WHAT YOU WILL DO. Write out the full set of records below exactly.

-=-=-=-=-

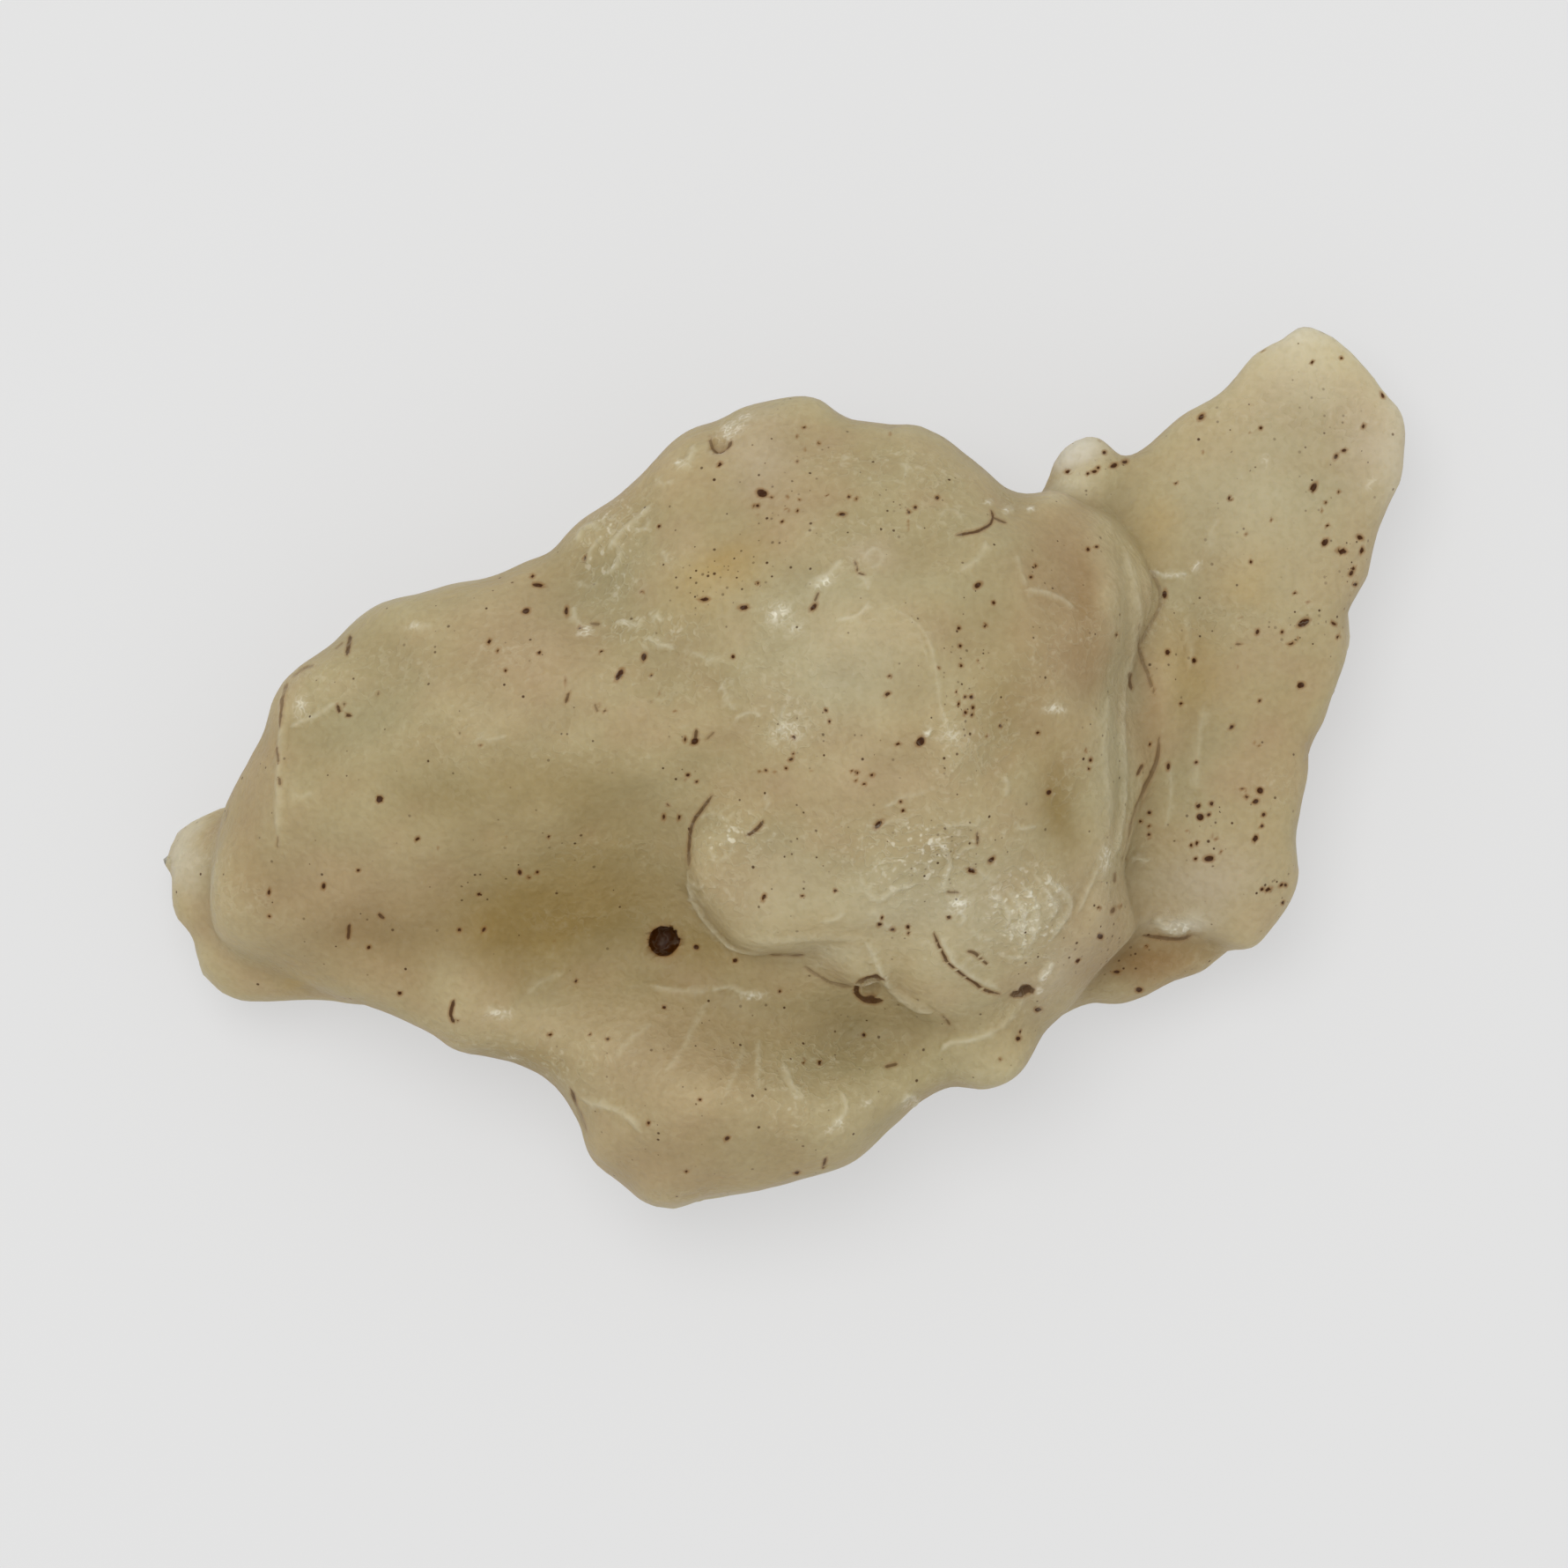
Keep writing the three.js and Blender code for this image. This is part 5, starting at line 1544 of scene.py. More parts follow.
# Where each tone lies on the glass, and how strongly, from above.
ZONES = {
    # The moss zones on the left lobe, the crest and the fin lie where upward faces catch the broad sheen of
    # a light overhead. Their greyer green is partly painted sheen and partly the glass's own grey-green.
    Tone.MOSS: mounds(
        ("left lobe", (-18.4, 4.4), (3.2, 4.8), 0.8),
        ("left foot of the facet", (-22.4, -2.8), (2.0, 2.4), 0.6),
        ("crest left", (-7.6, 8.8), (3.0, 3.0), 0.8),
        ("crest middle", (0.4, 5.2), (4.4, 3.2), 0.7),
        ("crown top", (6.0, 14.4), (3.6, 1.8), 0.6),
        ("flank", (14.9, 3.6), (1.1, 7.2), 0.9),
        ("brow middle", (-0.2, -5.0), (1.0, 1.0), 0.5),
        ("fin middle", (21.6, 12.0), (4.0, 5.2), 0.4),
        ("fin stripe", (19.2, 1.2), (1.2, 3.6), 0.75),
        ("strap foot", (7.0, -12.0), (1.6, 1.2), 0.6),
        ("lower right", (1.2, -14.0), (3.6, 2.8), 0.6),
    ),
    Tone.ROSE: mounds(
        ("left saddle", (-11.6, 6.0), (3.2, 2.8), 0.9),
        ("left end", (-20.4, -4.8), (4.8, 2.0), 0.8),
        ("left facet", (-24.2, 0.8), (1.2, 3.2), 0.7),
        ("crest edge", (-8.0, 12.8), (3.0, 1.3), 0.8, 40),
        ("crest specks", (0.0, 12.4), (1.8, 2.0), 0.7),
        ("crown right", (12.8, 10.0), (1.8, 2.6), 1.0),
        ("crown right below", (13.0, 5.8), (1.8, 2.0), 0.9),
        ("middle", (4.0, 0.2), (3.2, 1.6), 0.7),
        ("brow", (-2.0, -4.8), (2.4, 2.0), 0.6),
        ("flank root", (16.8, 4.0), (0.8, 2.4), 0.9),
        ("right shoulder", (14.4, -6.0), (2.4, 2.4), 0.7),
        ("lower lobe", (-5.6, -12.0), (4.4, 2.8), 0.7),
        ("lower tip", (-6.0, -17.6), (2.8, 1.4), 0.7),
        ("fin border", (26.4, 9.6), (1.2, 2.8), 0.7),
        ("fin low", (22.0, 0.8), (1.6, 1.6), 0.6),
    ),
    # Olive in the valley, its arm, its end and its mouth, and under the brow, is painted shade where the
    # brow and the lobes shade the valley.
    Tone.OLIVE: mounds(
        ("valley", (-8.4, -5.0), (5.4, 3.0), 0.85),
        ("valley arm", (-3.2, -8.0), (2.4, 1.0), 0.4),
        ("valley end", (-12.4, -6.8), (3.2, 2.0), 0.8),
        ("under the brow", (-3.4, -6.9), (1.4, 1.2), 0.4),
        ("valley mouth", (3.8, -10.4), (4.4, 1.2), 0.2),
        ("crown hollow", (5.2, 4.4), (1.2, 2.4), 0.5),
        ("crown side", (9.6, 3.6), (1.2, 2.0), 0.5),
        ("beside the chin", (12.4, -1.0), (0.9, 2.4), 0.9),
        ("left middle", (-11.6, -0.4), (6.0, 1.6), 0.5),
        ("lower left edge", (-11.6, -12.4), (2.4, 0.8), 0.6),
    ),
    # Bark on the right foot and on the left lobe's low side is painted shade, where they face down and away
    # from the light.
    Tone.BARK: mounds(
        ("right foot", (16.4, -8.4), (3.6, 1.4), 1.0),
        ("left low", (-19.2, -7.2), (4.8, 2.2), 0.55),
        ("left end", (-23.4, -2.4), (1.8, 3.2), 0.25),
        ("crown right", (12.2, 8.0), (2.4, 4.4), 0.4),
        ("lower lobe", (-4.2, -15.6), (5.2, 3.0), 0.3),
        ("flank root", (16.4, 2.0), (0.7, 3.4), 0.55),
        ("crown side", (13.6, 7.6), (0.6, 3.4), 0.6),
    ),
    Tone.LILAC: mounds(
        ("fin border", (26.8, 16.4), (1.6, 3.2), 0.8),
        ("fin tip", (23.6, 20.0), (1.6, 1.6), 0.6),
        ("fin foot", (19.2, -4.8), (2.8, 2.0), 0.7),
        ("beside the chip", (-1.2, 14.8), (1.6, 2.0), 0.7),
        ("fin bud", (13.5, 15.1), (1.0, 0.6), 1.0),
        ("strap", (12.4, -8.8), (1.0, 2.0), 0.6, -30),
        ("crest ring", (4.0, 10.2), (1.0, 0.7), 0.6),
    ),
    Tone.STRAW: mounds(
        ("stain", (-2.6, 9.4), (1.8, 1.1), 0.9, 35),
        ("fin spot", (21.4, 9.6), (1.4, 1.4), 0.8),
        ("fin root", (16.8, 11.6), (1.0, 1.6), 0.6),
        ("fin root below", (18.4, 5.2), (1.6, 2.0), 0.6),
        ("fin middle", (20.4, 13.2), (2.8, 2.8), 0.15),
        ("chin left", (5.6, -8.0), (1.8, 1.6), 0.5),
        ("brow rim", (2.0, -6.9), (2.4, 0.6), 0.6),
        ("ledge stain", (-22.3, -9.1), (0.6, 0.4), 0.9),
    ),
    # Cream on the ledge, the fin, its tip and its bud's foot is painted light, paler where the glass is
    # thin and light shines through it. On the fin's lip it is a painted highlight, and on the crest a
    # painted sheen.
    Tone.CREAM: mounds(
        ("ledge", (-27.1, -3.0), (1.2, 1.6), 0.6, 0, 2),
        ("ledge foot", (-26.0, -7.8), (1.6, 1.2), 0.2),
        ("fin bud foot", (13.0, 13.7), (1.1, 0.6), 1.0),
        ("fin tip", (24.0, 19.0), (3.0, 2.6), 0.8),
        ("fin", (21.6, 13.0), (4.8, 5.6), 0.4),
        ("fin lip", (17.9, -6.2), (1.0, 0.6), 0.8),
        ("chin grain", (11.0, -6.0), (1.6, 2.0), 0.1),
        ("crest", (2.4, 5.6), (3.6, 3.2), 0.45),
        ("chin", (7.0, -6.0), (5.0, 3.4), 0.5),
        ("brow", (-0.6, -4.4), (3.4, 3.0), 0.25),
        ("lip", (1.8, -7.8), (2.0, 1.0), 0.35),
        ("flank", (15.4, 3.2), (1.0, 5.0), 0.25),
    ),
    # Pearl is painted light: whitest where the ledge and the fin's bud, tip and edge are thin enough for
    # light to shine through, and a painted highlight on the fin's lip.
    Tone.PEARL: mounds(
        ("fin bud", (13.4, 15.3), (1.6, 1.0), 0.85, 0, 2),
        ("ledge", (-27.1, -3.6), (1.0, 2.0), 0.3, 0, 2),
        ("fin tip", (23.8, 20.8), (1.4, 1.2), 0.4),
        ("fin lip", (17.8, -6.4), (1.2, 0.4), 0.4),
        ("fin edge", (28.0, 15.2), (0.8, 3.2), 0.4),
    ),
}


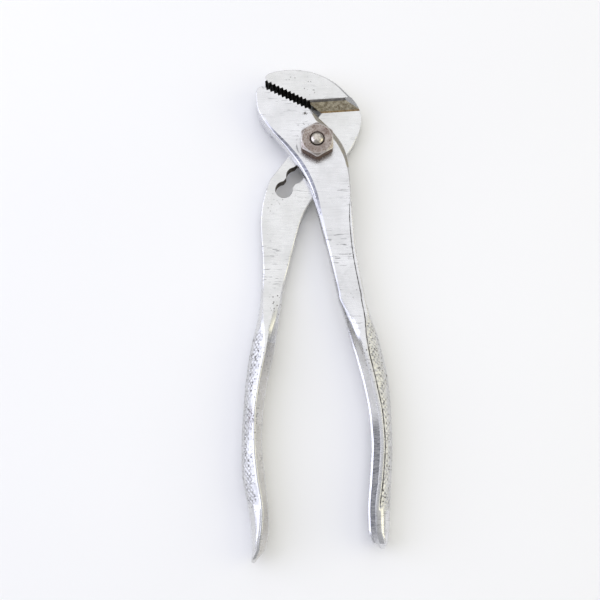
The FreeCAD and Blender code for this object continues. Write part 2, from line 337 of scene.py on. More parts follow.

-=-=-=-=-

PROBLEM SOLUTION.
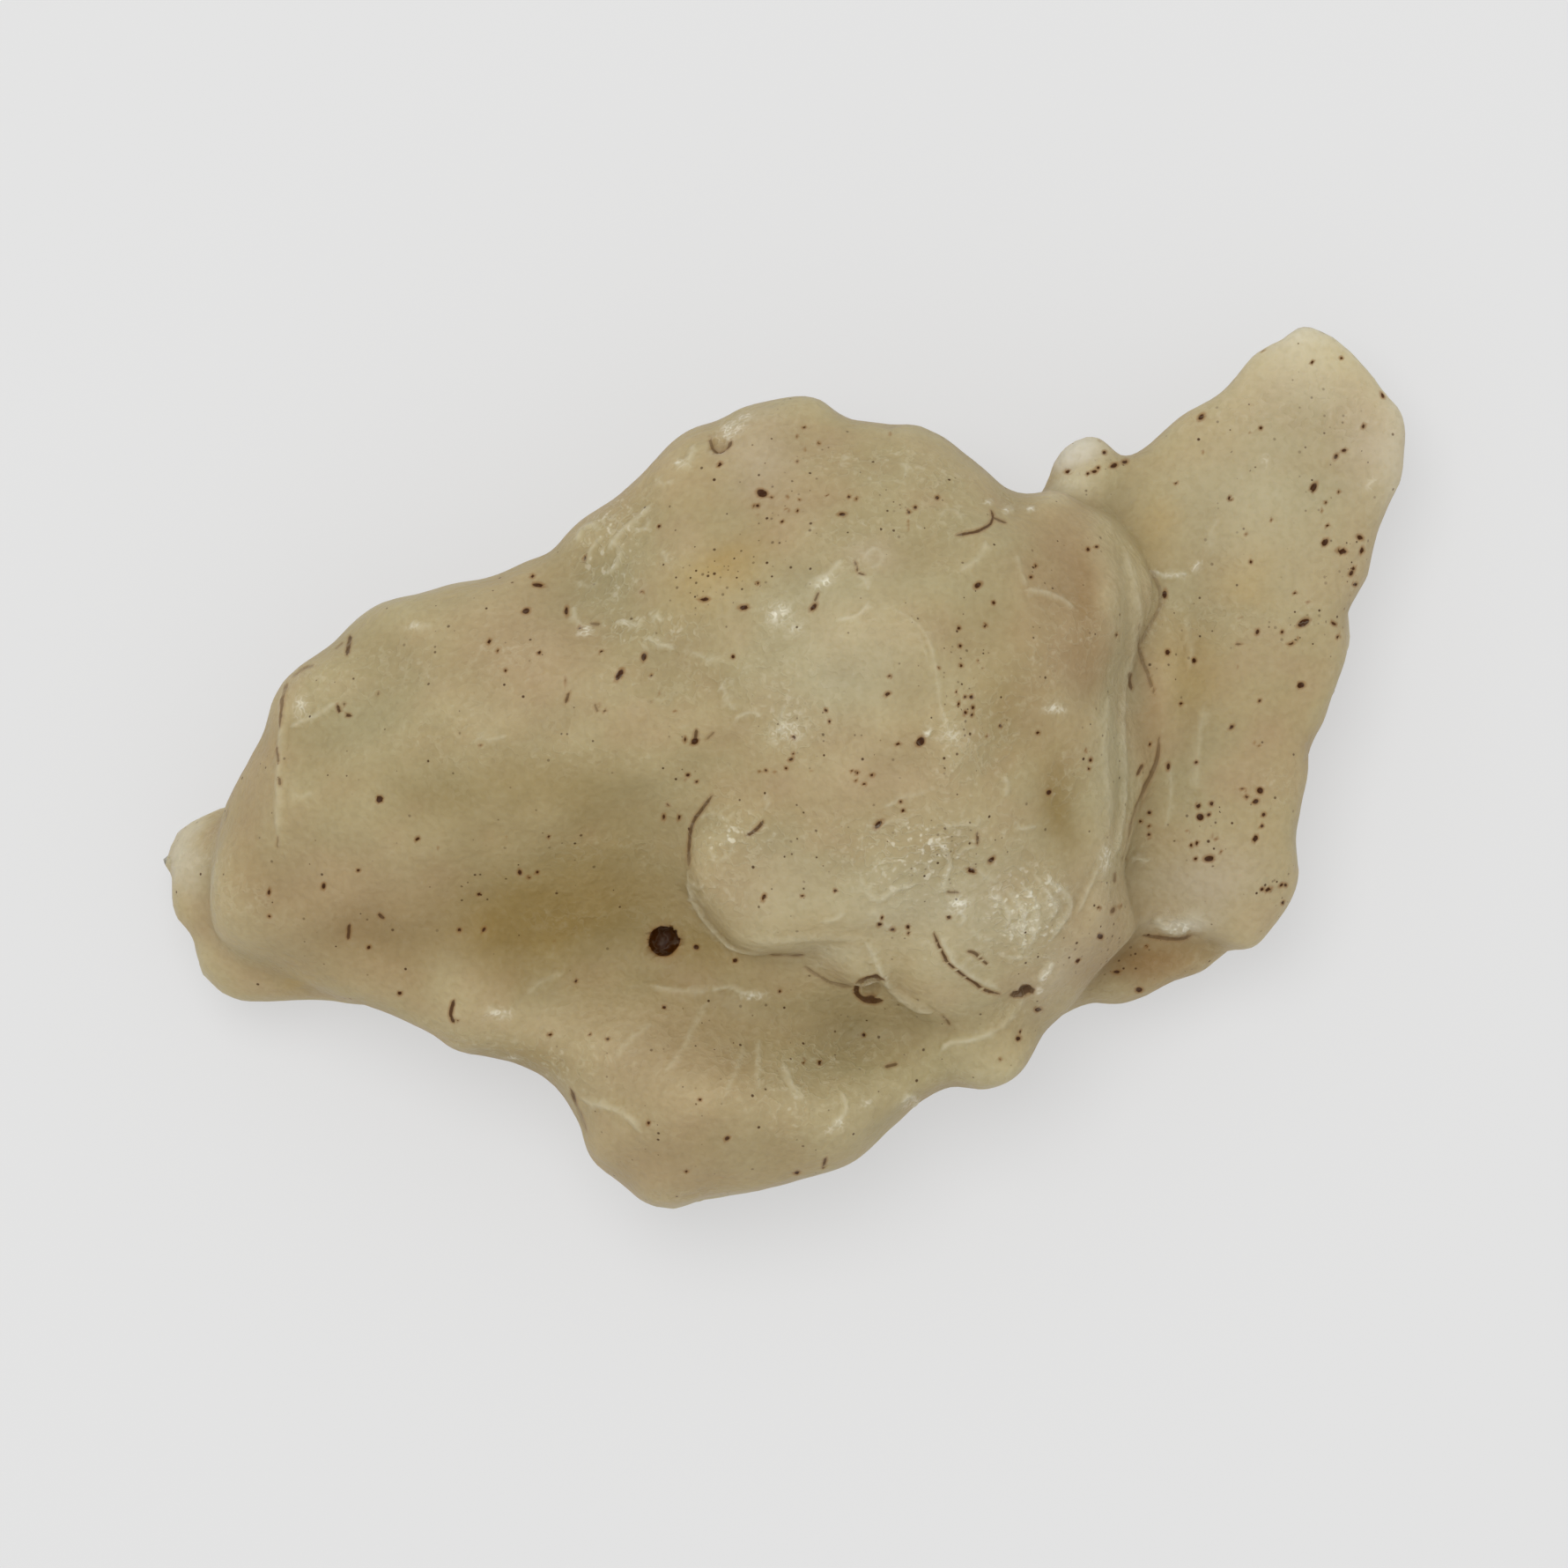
Keep writing the three.js and Blender code for this image. This is part 5, starting at line 1544 of scene.py. More parts follow.
# Where each tone lies on the glass, and how strongly, from above.
ZONES = {
    # The moss zones on the left lobe, the crest and the fin lie where upward faces catch the broad sheen of
    # a light overhead. Their greyer green is partly painted sheen and partly the glass's own grey-green.
    Tone.MOSS: mounds(
        ("left lobe", (-18.4, 4.4), (3.2, 4.8), 0.8),
        ("left foot of the facet", (-22.4, -2.8), (2.0, 2.4), 0.6),
        ("crest left", (-7.6, 8.8), (3.0, 3.0), 0.8),
        ("crest middle", (0.4, 5.2), (4.4, 3.2), 0.7),
        ("crown top", (6.0, 14.4), (3.6, 1.8), 0.6),
        ("flank", (14.9, 3.6), (1.1, 7.2), 0.9),
        ("brow middle", (-0.2, -5.0), (1.0, 1.0), 0.5),
        ("fin middle", (21.6, 12.0), (4.0, 5.2), 0.4),
        ("fin stripe", (19.2, 1.2), (1.2, 3.6), 0.75),
        ("strap foot", (7.0, -12.0), (1.6, 1.2), 0.6),
        ("lower right", (1.2, -14.0), (3.6, 2.8), 0.6),
    ),
    Tone.ROSE: mounds(
        ("left saddle", (-11.6, 6.0), (3.2, 2.8), 0.9),
        ("left end", (-20.4, -4.8), (4.8, 2.0), 0.8),
        ("left facet", (-24.2, 0.8), (1.2, 3.2), 0.7),
        ("crest edge", (-8.0, 12.8), (3.0, 1.3), 0.8, 40),
        ("crest specks", (0.0, 12.4), (1.8, 2.0), 0.7),
        ("crown right", (12.8, 10.0), (1.8, 2.6), 1.0),
        ("crown right below", (13.0, 5.8), (1.8, 2.0), 0.9),
        ("middle", (4.0, 0.2), (3.2, 1.6), 0.7),
        ("brow", (-2.0, -4.8), (2.4, 2.0), 0.6),
        ("flank root", (16.8, 4.0), (0.8, 2.4), 0.9),
        ("right shoulder", (14.4, -6.0), (2.4, 2.4), 0.7),
        ("lower lobe", (-5.6, -12.0), (4.4, 2.8), 0.7),
        ("lower tip", (-6.0, -17.6), (2.8, 1.4), 0.7),
        ("fin border", (26.4, 9.6), (1.2, 2.8), 0.7),
        ("fin low", (22.0, 0.8), (1.6, 1.6), 0.6),
    ),
    # Olive in the valley, its arm, its end and its mouth, and under the brow, is painted shade where the
    # brow and the lobes shade the valley.
    Tone.OLIVE: mounds(
        ("valley", (-8.4, -5.0), (5.4, 3.0), 0.85),
        ("valley arm", (-3.2, -8.0), (2.4, 1.0), 0.4),
        ("valley end", (-12.4, -6.8), (3.2, 2.0), 0.8),
        ("under the brow", (-3.4, -6.9), (1.4, 1.2), 0.4),
        ("valley mouth", (3.8, -10.4), (4.4, 1.2), 0.2),
        ("crown hollow", (5.2, 4.4), (1.2, 2.4), 0.5),
        ("crown side", (9.6, 3.6), (1.2, 2.0), 0.5),
        ("beside the chin", (12.4, -1.0), (0.9, 2.4), 0.9),
        ("left middle", (-11.6, -0.4), (6.0, 1.6), 0.5),
        ("lower left edge", (-11.6, -12.4), (2.4, 0.8), 0.6),
    ),
    # Bark on the right foot and on the left lobe's low side is painted shade, where they face down and away
    # from the light.
    Tone.BARK: mounds(
        ("right foot", (16.4, -8.4), (3.6, 1.4), 1.0),
        ("left low", (-19.2, -7.2), (4.8, 2.2), 0.55),
        ("left end", (-23.4, -2.4), (1.8, 3.2), 0.25),
        ("crown right", (12.2, 8.0), (2.4, 4.4), 0.4),
        ("lower lobe", (-4.2, -15.6), (5.2, 3.0), 0.3),
        ("flank root", (16.4, 2.0), (0.7, 3.4), 0.55),
        ("crown side", (13.6, 7.6), (0.6, 3.4), 0.6),
    ),
    Tone.LILAC: mounds(
        ("fin border", (26.8, 16.4), (1.6, 3.2), 0.8),
        ("fin tip", (23.6, 20.0), (1.6, 1.6), 0.6),
        ("fin foot", (19.2, -4.8), (2.8, 2.0), 0.7),
        ("beside the chip", (-1.2, 14.8), (1.6, 2.0), 0.7),
        ("fin bud", (13.5, 15.1), (1.0, 0.6), 1.0),
        ("strap", (12.4, -8.8), (1.0, 2.0), 0.6, -30),
        ("crest ring", (4.0, 10.2), (1.0, 0.7), 0.6),
    ),
    Tone.STRAW: mounds(
        ("stain", (-2.6, 9.4), (1.8, 1.1), 0.9, 35),
        ("fin spot", (21.4, 9.6), (1.4, 1.4), 0.8),
        ("fin root", (16.8, 11.6), (1.0, 1.6), 0.6),
        ("fin root below", (18.4, 5.2), (1.6, 2.0), 0.6),
        ("fin middle", (20.4, 13.2), (2.8, 2.8), 0.15),
        ("chin left", (5.6, -8.0), (1.8, 1.6), 0.5),
        ("brow rim", (2.0, -6.9), (2.4, 0.6), 0.6),
        ("ledge stain", (-22.3, -9.1), (0.6, 0.4), 0.9),
    ),
    # Cream on the ledge, the fin, its tip and its bud's foot is painted light, paler where the glass is
    # thin and light shines through it. On the fin's lip it is a painted highlight, and on the crest a
    # painted sheen.
    Tone.CREAM: mounds(
        ("ledge", (-27.1, -3.0), (1.2, 1.6), 0.6, 0, 2),
        ("ledge foot", (-26.0, -7.8), (1.6, 1.2), 0.2),
        ("fin bud foot", (13.0, 13.7), (1.1, 0.6), 1.0),
        ("fin tip", (24.0, 19.0), (3.0, 2.6), 0.8),
        ("fin", (21.6, 13.0), (4.8, 5.6), 0.4),
        ("fin lip", (17.9, -6.2), (1.0, 0.6), 0.8),
        ("chin grain", (11.0, -6.0), (1.6, 2.0), 0.1),
        ("crest", (2.4, 5.6), (3.6, 3.2), 0.45),
        ("chin", (7.0, -6.0), (5.0, 3.4), 0.5),
        ("brow", (-0.6, -4.4), (3.4, 3.0), 0.25),
        ("lip", (1.8, -7.8), (2.0, 1.0), 0.35),
        ("flank", (15.4, 3.2), (1.0, 5.0), 0.25),
    ),
    # Pearl is painted light: whitest where the ledge and the fin's bud, tip and edge are thin enough for
    # light to shine through, and a painted highlight on the fin's lip.
    Tone.PEARL: mounds(
        ("fin bud", (13.4, 15.3), (1.6, 1.0), 0.85, 0, 2),
        ("ledge", (-27.1, -3.6), (1.0, 2.0), 0.3, 0, 2),
        ("fin tip", (23.8, 20.8), (1.4, 1.2), 0.4),
        ("fin lip", (17.8, -6.4), (1.2, 0.4), 0.4),
        ("fin edge", (28.0, 15.2), (0.8, 3.2), 0.4),
    ),
}


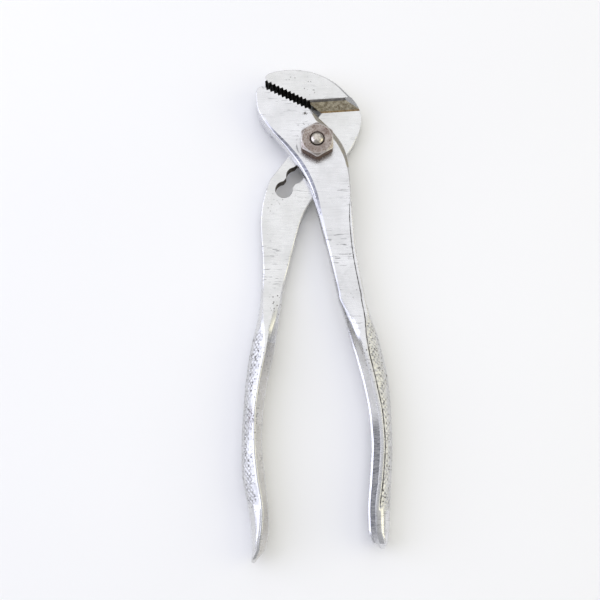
The FreeCAD and Blender code for this object continues. Write part 2, from line 337 of scene.py on. More parts follow.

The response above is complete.